— Problem requirements —
Going through the material below, please gather all lines with the word "joints" in them.

╭─ Items

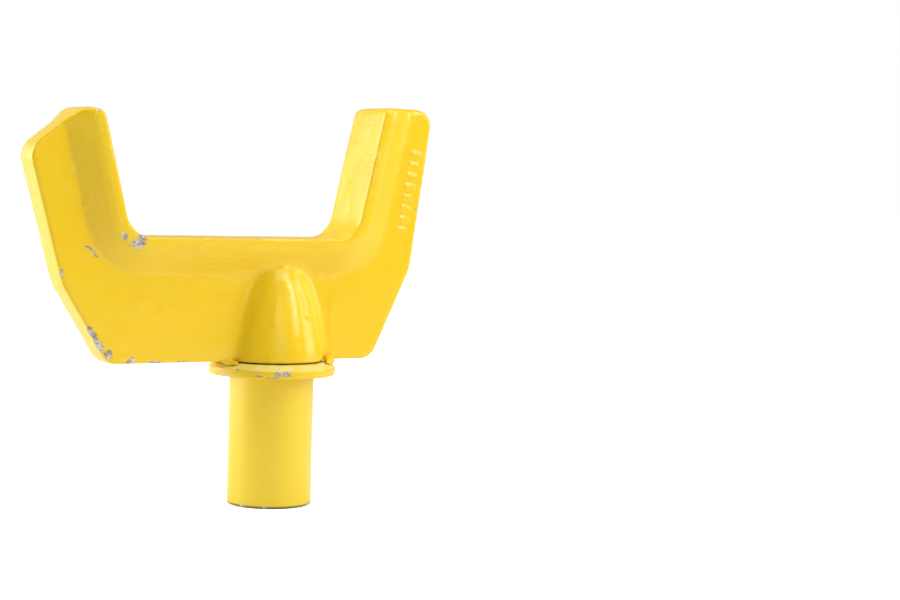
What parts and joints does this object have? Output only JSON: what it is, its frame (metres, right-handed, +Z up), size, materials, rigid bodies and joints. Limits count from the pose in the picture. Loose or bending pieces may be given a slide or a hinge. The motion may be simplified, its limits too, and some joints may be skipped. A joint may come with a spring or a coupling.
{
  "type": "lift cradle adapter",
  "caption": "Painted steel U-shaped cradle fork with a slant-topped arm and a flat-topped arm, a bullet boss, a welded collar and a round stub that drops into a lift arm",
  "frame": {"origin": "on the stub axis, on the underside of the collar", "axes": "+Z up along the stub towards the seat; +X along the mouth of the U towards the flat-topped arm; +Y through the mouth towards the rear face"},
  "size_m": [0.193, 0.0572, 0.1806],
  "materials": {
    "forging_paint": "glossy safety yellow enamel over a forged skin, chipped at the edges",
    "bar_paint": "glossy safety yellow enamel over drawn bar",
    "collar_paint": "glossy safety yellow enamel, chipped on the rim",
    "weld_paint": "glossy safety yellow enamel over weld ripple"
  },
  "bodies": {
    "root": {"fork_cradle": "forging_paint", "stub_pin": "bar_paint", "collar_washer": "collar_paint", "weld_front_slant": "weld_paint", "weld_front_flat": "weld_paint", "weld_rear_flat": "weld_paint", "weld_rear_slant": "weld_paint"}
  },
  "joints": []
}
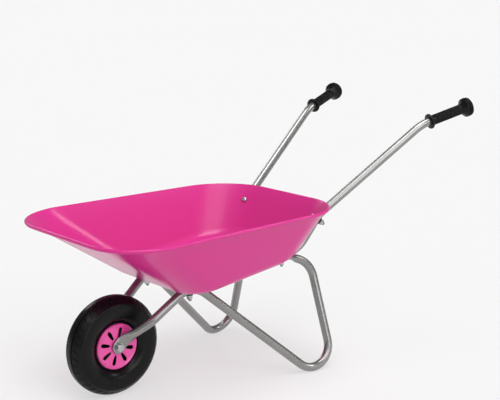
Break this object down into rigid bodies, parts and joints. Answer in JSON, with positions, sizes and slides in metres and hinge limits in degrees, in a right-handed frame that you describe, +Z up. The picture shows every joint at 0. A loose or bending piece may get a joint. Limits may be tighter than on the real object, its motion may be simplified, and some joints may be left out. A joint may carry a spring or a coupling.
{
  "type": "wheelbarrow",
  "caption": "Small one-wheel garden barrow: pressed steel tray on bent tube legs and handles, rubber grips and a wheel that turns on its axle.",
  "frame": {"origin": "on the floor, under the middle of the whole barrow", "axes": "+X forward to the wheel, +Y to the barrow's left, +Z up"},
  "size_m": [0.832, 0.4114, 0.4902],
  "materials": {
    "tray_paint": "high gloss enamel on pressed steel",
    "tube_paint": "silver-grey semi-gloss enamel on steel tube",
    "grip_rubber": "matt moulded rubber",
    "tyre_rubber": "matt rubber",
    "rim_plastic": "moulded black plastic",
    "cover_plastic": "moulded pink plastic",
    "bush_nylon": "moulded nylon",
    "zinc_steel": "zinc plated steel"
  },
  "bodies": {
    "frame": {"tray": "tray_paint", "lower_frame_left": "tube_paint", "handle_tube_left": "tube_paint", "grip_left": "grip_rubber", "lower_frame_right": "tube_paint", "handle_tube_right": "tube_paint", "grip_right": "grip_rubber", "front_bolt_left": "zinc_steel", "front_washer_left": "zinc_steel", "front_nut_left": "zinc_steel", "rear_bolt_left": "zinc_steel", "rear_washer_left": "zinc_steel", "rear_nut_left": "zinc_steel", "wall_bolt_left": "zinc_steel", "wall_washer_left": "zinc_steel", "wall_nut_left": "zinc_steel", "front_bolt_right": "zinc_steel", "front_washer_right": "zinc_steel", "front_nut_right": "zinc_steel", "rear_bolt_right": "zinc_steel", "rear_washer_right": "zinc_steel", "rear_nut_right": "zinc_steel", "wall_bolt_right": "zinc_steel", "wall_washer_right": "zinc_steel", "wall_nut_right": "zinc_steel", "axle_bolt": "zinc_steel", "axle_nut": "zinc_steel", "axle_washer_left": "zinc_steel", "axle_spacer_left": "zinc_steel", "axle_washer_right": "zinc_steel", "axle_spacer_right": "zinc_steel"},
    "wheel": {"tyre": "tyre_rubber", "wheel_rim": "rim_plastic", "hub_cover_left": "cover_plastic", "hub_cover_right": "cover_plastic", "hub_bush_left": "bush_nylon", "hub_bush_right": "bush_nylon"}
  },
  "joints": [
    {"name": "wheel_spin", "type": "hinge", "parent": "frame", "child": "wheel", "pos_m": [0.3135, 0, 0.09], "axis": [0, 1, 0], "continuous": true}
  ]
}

╰─

— Solution for this problem —
What parts and joints does this object have? Output only JSON: what it is, its frame (metres, right-handed, +Z up), size, materials, rigid bodies and joints. Limits count from the pose in the picture. Loose or bending pieces may be given a slide or a hinge. The motion may be simplified, its limits too, and some joints may be skipped. A joint may come with a spring or a coupling.
  "joints": []
Break this object down into rigid bodies, parts and joints. Answer in JSON, with positions, sizes and slides in metres and hinge limits in degrees, in a right-handed frame that you describe, +Z up. The picture shows every joint at 0. A loose or bending piece may get a joint. Limits may be tighter than on the real object, its motion may be simplified, and some joints may be left out. A joint may carry a spring or a coupling.
  "joints": [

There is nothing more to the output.